EDIT: This is possible because machine learning models (including deep learning) are composed of quite simple building blocks such as matrix multiplications and mostly pointwise nonlinearities. These simple blocks also have simple derivatives, which can be composed via the chain rule. You might want to read up on the backpropagation algorithm.
It will certainly take longer with very large models. But it is always possible as long as there is a clear "path" through the computation graph where all components have defined derivatives.
As to whether this can generate poor models: Yes, and this is a fundamental problem of deep learning. Very complex/deep models lead to highly non-convex cost functions which are difficult to optimize with methods like gradient descent.
With regards to the quadratic function: Looks like there are two problems here.
Not enough training epochs. More complex problems (in this case, we have more variables) might simply need longer to train. E.g. with your setup I can reach a cost of ~58 after about 330 epochs with the quadratic function.
The learning rate.

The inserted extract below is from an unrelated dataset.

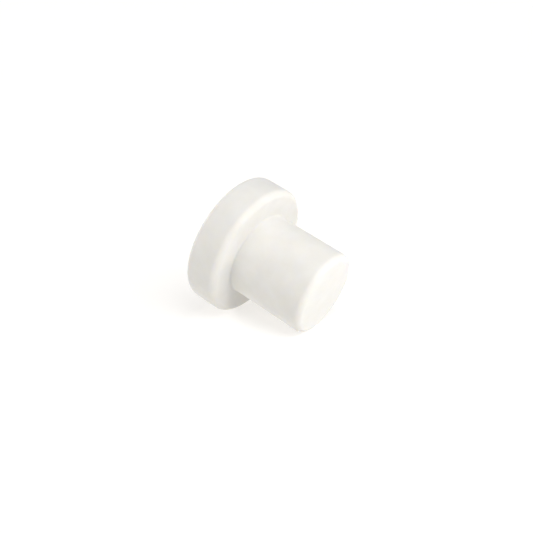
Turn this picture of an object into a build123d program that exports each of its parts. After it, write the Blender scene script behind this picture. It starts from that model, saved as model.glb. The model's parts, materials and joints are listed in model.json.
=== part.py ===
"""Closed-end expansion anchor for an M6 screw.

A flanged elastomer sleeve is moulded round a brass threaded insert. The shank goes into
a hole in the wall or panel, the flange stays outside, and the screw draws the insert
towards the flange, so that the sleeve shortens, swells and grips.

The anchor lies on its side on the plane Z = 0, on the flange's rim and the edge of the
tip, with the tip towards +X. The origin is under the middle of its bounding box.
"""

import os
from math import asin, atan2, cos, hypot, sin

from build123d import *

# Sleeve, outside
shank_diameter = 12.7  # slides into a 13 mm hole
shank_length = 12.2  # from the wall to the end of the tip
flange_diameter = 20.2
flange_thickness = 5.2
wall_rim_radius = 1.0  # rounding of the flange's rim on the wall side
face_rim_radius = 0.7  # rounding of the rim on the outer face
tip_radius = 0.9
root_fillet = 0.25  # in the corner between the shank and the flange

# Sleeve, inside
screw_clearance = 6.6  # clearance hole for M6
mouth_radius = 0.5
tip_wall = 1.5  # elastomer that closes the end behind the insert

# Insert: a grooved barrel, with a collar at its far end that pulls on the elastomer
insert_length = 5.6
barrel_diameter = 9.0
collar_diameter = 10.4
collar_thickness = 1.4
groove_diameter = 8.0
groove_width = 1.2
groove_start = 1.4  # from the barrel's near end
thread_bore = 5.0  # M6 x 1, bored to its minor diameter
lead_in = 0.5  # countersink at each end of the thread
bond_gap = 0.02  # film of bonding agent between the brass and the elastomer

# Along the axis, from the seat: the flange's wall-side face is 0 and the tip is positive
insert_start = shank_length - tip_wall - insert_length
insert_end = insert_start + insert_length


def roundings():
    """The rim's two roundings and the tip's, each as its centre's place along and out
    from the axis, and its radius."""
    rim = flange_diameter / 2
    wall_rim = (-wall_rim_radius, rim - wall_rim_radius, wall_rim_radius)
    face_rim = (face_rim_radius - flange_thickness, rim - face_rim_radius, face_rim_radius)
    tip = (shank_length - tip_radius, shank_diameter / 2 - tip_radius, tip_radius)
    return wall_rim, face_rim, tip


def resting_tilt():
    """How far the axis dips towards the tip, in radians, when rim and tip both touch Z = 0."""
    (rim_along, rim_out, rim_r), _, (tip_along, tip_out, tip_r) = roundings()
    along, out = tip_along - rim_along, rim_out - tip_out
    return atan2(out, along) - asin((tip_r - rim_r) / hypot(along, out))


def seat_plane():
    """The flange's wall-side face. The plane's Z runs along the axis towards the tip."""
    wall_rim, face_rim, tip = roundings()
    (rim_along, rim_out, rim_r), (face_along, face_out, face_r) = wall_rim, face_rim
    tip_along, tip_out, tip_r = tip
    tilt = resting_tilt()
    ahead = tip_along * cos(tilt) + tip_out * sin(tilt) + tip_r
    behind = -face_along * cos(tilt) + face_out * sin(tilt) + face_r
    height = rim_r + rim_out * cos(tilt) + rim_along * sin(tilt)
    return Plane(
        origin=((behind - ahead) / 2, 0, height),
        x_dir=(0, 1, 0),
        z_dir=(cos(tilt), 0, -sin(tilt)),
    )


def insert_outline(gap):
    """Half section of the insert's outside, as places along and out from the axis, grown by gap."""
    barrel, collar = barrel_diameter / 2 + gap, collar_diameter / 2 + gap
    groove = groove_diameter / 2 + gap
    near, far = insert_start - gap, insert_end + gap
    groove_near = insert_start + groove_start + gap
    groove_far = insert_start + groove_start + groove_width - gap
    shoulder = insert_end - collar_thickness - gap
    return [
        (near, 0),
        (near, barrel),
        (groove_near, barrel),
        (groove_near, groove),
        (groove_far, groove),
        (groove_far, barrel),
        (shoulder, barrel),
        (shoulder, collar),
        (far, collar),
        (far, 0),
    ]


os.makedirs("parts", exist_ok=True)

seat = seat_plane()
outer_face = seat.offset(-flange_thickness)
axis = Axis(seat.origin, seat.z_dir)
# Lengthways section: X along the axis, Y out from it
section = Plane(origin=seat.origin, x_dir=seat.z_dir, z_dir=(0, -1, 0))


with BuildPart() as sleeve:
    with BuildSketch(outer_face):
        Circle(flange_diameter / 2)
    extrude(amount=flange_thickness)
    with BuildSketch(seat):
        Circle(shank_diameter / 2)
    extrude(amount=shank_length)

    rings = sleeve.edges().filter_by(GeomType.CIRCLE).sort_by(axis)
    face_rim, wall_rim = rings.filter_by(lambda ring: ring.radius > shank_diameter / 2 + bond_gap)
    root, tip = rings.filter_by(lambda ring: ring.radius < shank_diameter / 2 + bond_gap)
    fillet(face_rim, face_rim_radius)
    fillet(wall_rim, wall_rim_radius)
    fillet(root, root_fillet)
    fillet(tip, tip_radius)

    # Screw hole from the outer face to the insert, with a rounded mouth
    with BuildSketch(outer_face):
        Circle(screw_clearance / 2)
    extrude(amount=flange_thickness + insert_start, mode=Mode.SUBTRACT)
    mouth = sleeve.edges().filter_by(GeomType.CIRCLE).group_by(axis)[0].sort_by(SortBy.RADIUS)[0]
    fillet(mouth, mouth_radius)

    # Pocket that the insert is bonded into
    with BuildSketch(section):
        with BuildLine():
            Polyline(*insert_outline(bond_gap), close=True)
        make_face()
    revolve(axis=axis, mode=Mode.SUBTRACT)

sleeve.part.label = "sleeve"


with BuildPart() as threaded_insert:
    with BuildSketch(section):
        with BuildLine():
            Polyline(*insert_outline(0), close=True)
        make_face()
    revolve(axis=axis)

    with BuildSketch(seat.offset(insert_start)):
        Circle(thread_bore / 2)
    extrude(amount=insert_length, mode=Mode.SUBTRACT)
    bore_ends = threaded_insert.edges().filter_by(
        lambda edge: edge.geom_type == GeomType.CIRCLE and abs(edge.radius - thread_bore / 2) < 1e-6
    )
    chamfer(bore_ends, lead_in)

threaded_insert.part.label = "threaded_insert"


for piece in (sleeve, threaded_insert):
    export_step(piece.part, f"parts/{piece.part.label}.step")

print(f"seat at x {seat.origin.X:.3f}, z {seat.origin.Z:.3f} mm, axis dips {resting_tilt():.5f} rad")
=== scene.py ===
"""Looks of a closed-end expansion anchor: a milky white elastomer sleeve, closed at the tip,
moulded round a brass insert with an M6 thread, lying on its side on a white table.
When the screw draws the insert towards the flange, the sleeve shortens and swells."""

import json
import math

import bpy
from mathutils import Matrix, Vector

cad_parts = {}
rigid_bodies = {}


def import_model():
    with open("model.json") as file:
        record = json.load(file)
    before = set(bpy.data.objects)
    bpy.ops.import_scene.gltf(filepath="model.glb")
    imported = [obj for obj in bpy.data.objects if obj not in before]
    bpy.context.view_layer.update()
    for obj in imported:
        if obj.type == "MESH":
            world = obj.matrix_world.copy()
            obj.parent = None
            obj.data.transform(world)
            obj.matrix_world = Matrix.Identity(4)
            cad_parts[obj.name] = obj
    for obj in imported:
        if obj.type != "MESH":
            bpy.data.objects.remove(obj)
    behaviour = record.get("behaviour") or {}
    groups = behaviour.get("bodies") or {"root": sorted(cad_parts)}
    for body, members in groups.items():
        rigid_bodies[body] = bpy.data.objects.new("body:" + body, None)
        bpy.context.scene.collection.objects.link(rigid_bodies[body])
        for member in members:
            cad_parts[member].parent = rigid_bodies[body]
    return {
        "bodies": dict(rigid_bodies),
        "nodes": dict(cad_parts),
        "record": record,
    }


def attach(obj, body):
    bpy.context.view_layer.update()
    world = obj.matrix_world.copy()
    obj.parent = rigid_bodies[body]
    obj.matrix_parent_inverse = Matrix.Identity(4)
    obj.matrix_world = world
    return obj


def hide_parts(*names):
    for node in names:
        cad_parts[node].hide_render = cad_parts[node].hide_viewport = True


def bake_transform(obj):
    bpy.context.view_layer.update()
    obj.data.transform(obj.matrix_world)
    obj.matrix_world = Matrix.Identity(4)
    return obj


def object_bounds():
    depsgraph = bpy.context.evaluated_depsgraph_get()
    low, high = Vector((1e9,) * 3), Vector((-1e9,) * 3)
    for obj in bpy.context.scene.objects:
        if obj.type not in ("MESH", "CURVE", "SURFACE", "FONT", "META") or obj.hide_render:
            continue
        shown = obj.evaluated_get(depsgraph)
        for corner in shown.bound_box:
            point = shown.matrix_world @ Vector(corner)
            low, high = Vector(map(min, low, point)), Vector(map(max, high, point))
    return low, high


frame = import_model()
cad_low, cad_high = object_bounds()

MM = 0.001

# Roundings and clearances of the sleeve, as in the CAD model
WALL_RIM_RADIUS = 1.0 * MM
FACE_RIM_RADIUS = 0.7 * MM
TIP_RADIUS = 0.9 * MM
ROOT_FILLET = 0.25 * MM
MOUTH_RADIUS = 0.5 * MM
BOND_GAP = 0.02 * MM
TIP_WALL = 1.5 * MM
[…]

The above is still suspicious since with more variables we should definitely be able to reach better results (as long as the inputs for those variables aren't superfluous), and since this is a simple linear regression problem gradient descent should be able to find them. In this case the learning rate is usually the problem. I changed it to 0.0001 (lowered by a factor of 10) and after about 3400 epochs reach costs below 30 (haven't tested how low it goes). Now obviously lower learning rates lead to slower training, but they are often necessary towards the end to avoid "jumping over" better solutions. This is why in practice, some kind of learning rate annealing is usually performed -- start with a large learning rate to make rapid progress in the beginning, then make it smaller and smaller as training progresses. In general, the learning rate (and its annealing schedule) is the hyperparameter that needs the most tuning in machine learning problems.

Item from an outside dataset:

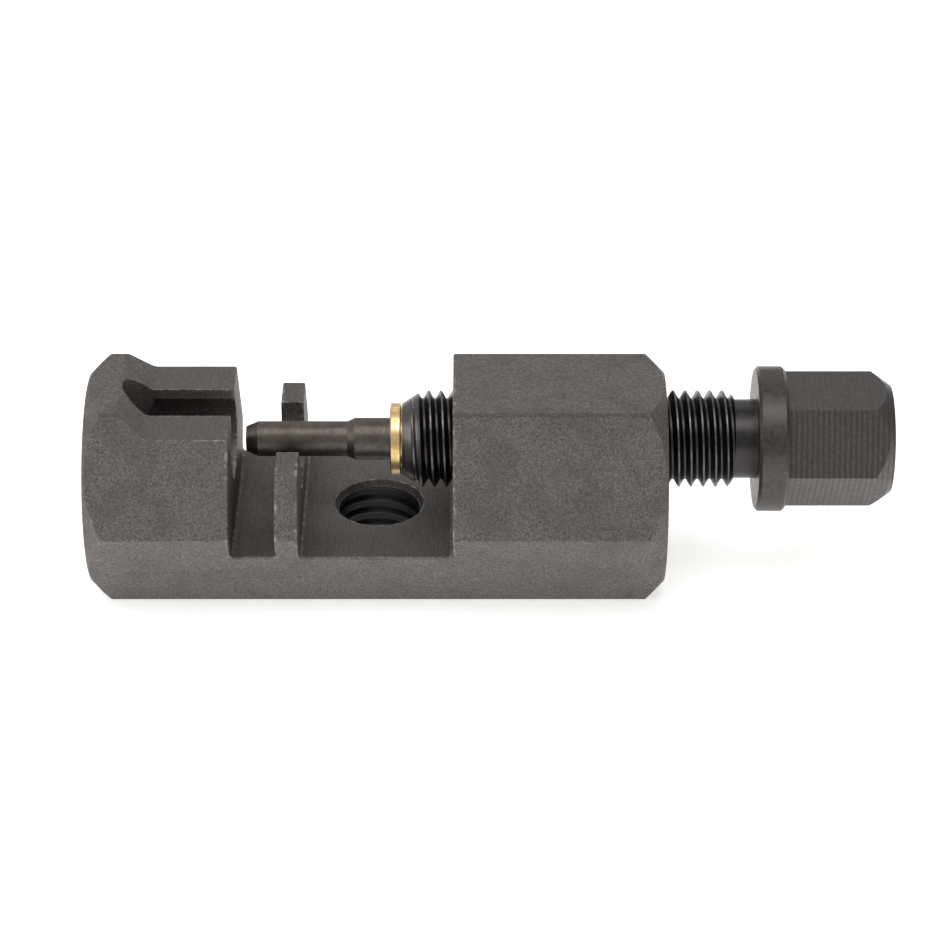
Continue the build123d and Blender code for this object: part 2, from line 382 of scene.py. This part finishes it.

There are also methods such as Adam that use an "adaptive" learning rate. Generally an untuned adaptive method will outperform an untuned gradient descent, so they are good for quick experiments. However, well-tuned gradient descent will usually outperform them in turn.

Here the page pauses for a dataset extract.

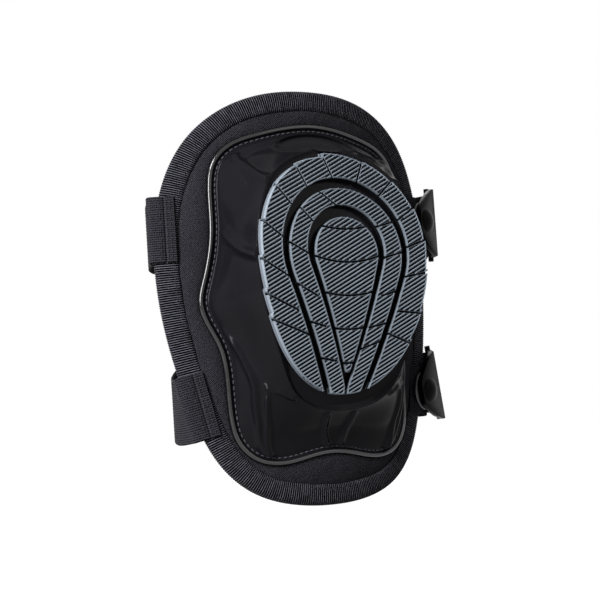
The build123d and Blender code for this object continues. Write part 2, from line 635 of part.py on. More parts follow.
def make_strap(left_level, left_tilt, plane, bar, rise):
    """Strap: sewn over the left edge, round the leg, through the clip and back."""
    place = Edge_place(-1, left_level, -left_tilt)
    front = BINDING_FRONT + LAYER_GAP + STRAP_THICKNESS / 2
    sag = STRAP_SEWN_LENGTH ** 2 / (2 * BEND_RADIUS)
    out = place.v
    wall = place.bulge(STRAP_WIDTH / 2) + 4 * LAYER_GAP + STRAP_THICKNESS / 2
    fold_radius = 1.6
    turn_at = wall - fold_radius
    stations = [
        (place.at(-STRAP_SEWN_LENGTH, front - sag), place.u + place.v * 0.07, out),
        (place.at(-STRAP_SEWN_LENGTH / 2, front - sag / 4), place.u + place.v * 0.035, out),
        (place.at(turn_at - 0.5, front), place.u, out),
    ]
    for step in range(1, 5):
        turn = math.radians(90) * step / 4
        along = place.u * math.cos(turn) - place.v * math.sin(turn)
        face = place.u * math.sin(turn) + place.v * math.cos(turn)
        stations.append((place.at(turn_at, front - fold_radius) + face * fold_radius, along, face))
    down = stations[-1][1]
    back_corner = place.at(wall, BINDING_BACK - 0.3)
    stations.append((back_corner, down, place.u))
    swing = math.radians(LEAVE_SWING)
    leave = down * math.cos(swing) - place.u * math.sin(swing)

    def clip_point(x, y, z):
        return plane.from_local_coords(Vector(x, y, z))

    def clip_way(x, y, z):
        return clip_point(x, y, z) - clip_point(0, 0, 0)

    bar_x, bar_z = bar
    wrap = CLIP_BAR_RADIUS + 0.25 + STRAP_THICKNESS / 2
    # the webbing leaves the bar towards the leg, free of the clip's own bend
    lead = math.radians(-STRAP_LEAD)
    way = clip_way(math.cos(lead), 0, math.sin(lead)).normalized()
    side = clip_way(-math.sin(lead), 0, math.cos(lead)).normalized()
    bar_centre = clip_point(bar_x, 0, bar_z)
    near = RUN_GAP / 2

    def run(distance, offset):
        return bar_centre + way * distance + side * offset

    last = run(TAIL_LENGTH + 4, -near)
    first = back_corner + down * 1.5
    middle_level = (first.Z + last.Z) / 2 + rise
    back = Vector((first.X + last.X) / 2 - 4, LOOP_DEPTH, middle_level)
    free = smooth_route([first, back, last], leave * 1.0, way * -1.0, 15)
    for centre, along in free:
        across = Vector(0, 0, 1)
        face = across.cross(along) * -1
        stations.append((centre, along, face))
    inner = side * -1
    stations.append((last, way * -1, inner))
    stations.append((run(TAIL_LENGTH * 0.45, -near), way * -1, inner))
    stations.append((run(12, -near - 0.15), way * -1, inner))
    stations.append((run(5, -wrap + 0.3), way * -1 - side * 0.1, inner))
    for step in range(0, 7):
        turn = math.pi * step / 6
        face = side * -math.cos(turn) - way * math.sin(turn)
        along = way * -math.cos(turn) + side * math.sin(turn)
        stations.append((bar_centre + face * wrap, along, face))
    stations.append((run(5, wrap - 0.3), way - side * 0.1, side))
    stations.append((run(12, near + 0.15), way, side))
    stations.append((run(TAIL_LENGTH, near), way, side))
    strap = strap_solid(stations, STRAP_WIDTH, STRAP_THICKNESS)
    slide_plane = Plane(origin=run(SLIDE_FROM_BAR, 0), x_dir=way, z_dir=side)
    return strap, slide_plane


def make_slide(plane):
    """Slide with a window for each run of strap."""
    window = STRAP_THICKNESS + 0.8
    centre_bar = RUN_GAP - window
    height = 2 * window + centre_bar + 2 * SLIDE_WALL
    width = STRAP_WIDTH + 0.8 + 2 * (SLIDE_WALL + 0.6)
    body = Box(SLIDE_LENGTH, width, height)
    body = fillet(body.edges().filter_by(Axis.Y), 1.2)
    for k in (-1, 1):
        body = body - Pos(0, 0, k * RUN_GAP / 2) * Box(SLIDE_LENGTH + 2, STRAP_WIDTH + 0.8, window)
    for k in (-1, 0, 1):
        ridge = Pos(k * SLIDE_LENGTH / 4, 0, height / 2) * Rot(90, 0, 0) * Cylinder(0.6, width - 6)
        body = body + ridge
    return plane * body


upper_strap, upper_slide_plane = make_strap(UPPER_LEFT_LEVEL, 0.0, upper_plane, clip_bar, 0.0)
lower_strap, lower_slide_plane = make_strap(
    LOWER_LEFT_LEVEL, LOWER_STRAP_TILT, lower_plane, clip_bar, LOWER_STRAP_RISE)
upper_slide = make_slide(upper_slide_plane)
lower_slide = make_slide(lower_slide_plane)

# ---------------------------------------------------------------- files
nodes = {
    "back_lining": back_lining,
    "foam_core": foam_core,
    "front_fabric": front_fabric,
    "edge_binding": edge_binding,
    "gel_cushion": gel_cushion,
    "impact_foam": impact_foam,
    "cap_shell": cap_shell,
    "tread_outer": tread_outer,
    "tread_middle": tread_middle,
    "tread_core": tread_core,
    "upper_tab": upper_tab,
    "lower_tab": lower_tab,
    "upper_stud_washer": upper_washer,
    "lower_stud_washer": lower_washer,
    "upper_snap_stud": upper_stud,
    "lower_snap_stud": lower_stud,
    "upper_clip": upper_clip,
    "lower_clip": lower_clip,
    "upper_strap": upper_strap,
    "lower_strap": lower_strap,
    "upper_slide": upper_slide,
    "lower_slide": lower_slide,
}
for name, shape in nodes.items():
    export_step(shape, f"parts/{name}.step")
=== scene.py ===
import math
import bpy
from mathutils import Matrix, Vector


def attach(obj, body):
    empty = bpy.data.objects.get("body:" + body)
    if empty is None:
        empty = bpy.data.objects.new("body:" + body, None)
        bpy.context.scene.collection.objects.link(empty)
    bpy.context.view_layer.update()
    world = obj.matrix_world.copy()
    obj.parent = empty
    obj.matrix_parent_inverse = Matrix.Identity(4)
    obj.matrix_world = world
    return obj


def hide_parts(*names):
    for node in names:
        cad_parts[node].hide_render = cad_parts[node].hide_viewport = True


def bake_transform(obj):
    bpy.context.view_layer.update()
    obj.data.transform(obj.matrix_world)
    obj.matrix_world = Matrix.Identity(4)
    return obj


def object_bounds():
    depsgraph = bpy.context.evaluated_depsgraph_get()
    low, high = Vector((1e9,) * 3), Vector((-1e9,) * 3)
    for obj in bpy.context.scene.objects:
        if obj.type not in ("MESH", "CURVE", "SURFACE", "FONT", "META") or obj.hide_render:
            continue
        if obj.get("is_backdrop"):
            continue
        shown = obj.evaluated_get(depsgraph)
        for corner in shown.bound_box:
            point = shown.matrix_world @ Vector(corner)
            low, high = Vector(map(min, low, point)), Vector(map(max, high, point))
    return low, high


bl_info = {
    "name": "Strapped knee pad",
    "version": (1, 0, 0),
    "blender": (4, 5, 0),
    "location": "3D View > Sidebar > Knee pad",
    "description": "Builds a knee pad with a moulded cap, ridged tread and clip-on elastic straps",
    "category": "Mesh",
}

import bmesh
import bpy
import numpy as np
from bpy.props import FloatProperty, FloatVectorProperty, IntProperty, PointerProperty
from mathutils import Matrix, Vector, noise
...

I'm wondering how to use stop_gradient in tensorflow, and the documentation is not clear to me.
I'm currently using stop_gradient to produce the gradient of the loss function w.r.t. the word embeddings in a CBOW word2vec model. I want to just get the value, and not do backpropagation (as I'm generating adversarial examples).
Currently, I'm using the code:
lossGrad = gradients.gradients(loss, embed)[0]
real_grad = lossGrad.eval(feed_dict)
But when I run this, it does the backpropogation anyway! What am I doing wrong, and just as importantly, how can I fix this?
CLARIFICATION: To clarify by "backpropagation" I mean "calculating values and updating model parameters".
UPDATE
If I run the two lines above after the first training step, the I get a different loss after 100 training steps than when I don't run those two lines. I might be fundamentally misunderstanding something about Tensorflow.
I've tried setting using set_random_seed both in the beginning of the graph declaration and before each training step. The total loss is consistent between multiple runs, but not between including/excluding those two lines. So if it's not the RNG causing the disparity, and it's not unanticipated updating of the model parameters between training steps, do you have any idea what would cause this behavior?
SOLUTION
Welp, it's a bit late but here's how I solved it. I only wanted to optimize over some, but not all, variables. I thought that the way to prevent optimizing some variables would be to use stop_grad - but I never found a way to make that work. Maybe there is a way, but what worked for me was to adjust my optimizer to only optimize over a list of variables. So instead of:
opt = tf.train.GradientDescentOptimizer(learning_rate=eta)
train_op = opt.minimize(loss)
I used:
opt = tf.train.GradientDescentOptimizer(learning_rate=eta)
train_op = opt.minimize(loss, var_list=[variables to optimize over])
This prevented opt from updating the variables not in var_list. Hopefully it works for you, too!
tf.stop_gradient provides a way to not compute gradient with respect to some variables during back-propagation.
For example, in the code below, we have three variables, w1, w2, w3 and input x. The loss is square((x1.dot(w1) - x.dot(w2 * w3))). We want to minimize this loss wrt to w1 but want to keep w2 and w3 fixed. To achieve this we can just put tf.stop_gradient(tf.matmul(x, w2*w3)).
In the figure below, I plotted how w1, w2, and w3 from their initial values as the function of training iterations. It can be seen that w2 and w3 remain fixed while w1 changes until it becomes equal to w2 * w3.
An image showing that w1 only learns but not w2 and w3:
import tensorflow as tf
import numpy as np
w1 = tf.get_variable("w1", shape=[5, 1], initializer=tf.truncated_normal_initializer())
w2 = tf.get_variable("w2", shape=[5, 1], initializer=tf.truncated_normal_initializer())
w3 = tf.get_variable("w3", shape=[5, 1], initializer=tf.truncated_normal_initializer())
x = tf.placeholder(tf.float32, shape=[None, 5], name="x")
a1 = tf.matmul(x, w1)
a2 = tf.matmul(x, w2*w3)
a2 = tf.stop_gradient(a2)
loss = tf.reduce_mean(tf.square(a1 - a2))
optimizer = tf.train.GradientDescentOptimizer(learning_rate=0.1)
gradients = optimizer.compute_gradients(loss)
train_op = optimizer.apply_gradients(gradients)
tf. gradients(loss, embed) computes the partial derivative of the tensor loss with respect to the tensor embed. TensorFlow computes this partial derivative by backpropagation, so it is expected behavior that evaluating the result of tf. gradients(...) performs backpropagation. However, evaluating that tensor does not perform any variable updates, because the expression does not include any assignment operations.
tf.stop_gradient() is an operation that acts as the identity function in the forward direction but stops the accumulated gradient from flowing through that operator in the backward direction. It does not prevent backpropagation altogether, but instead prevents an individual tensor from contributing to the gradients that are computed for an expression. The documentation for the operation has more details about the operation, and when to use it.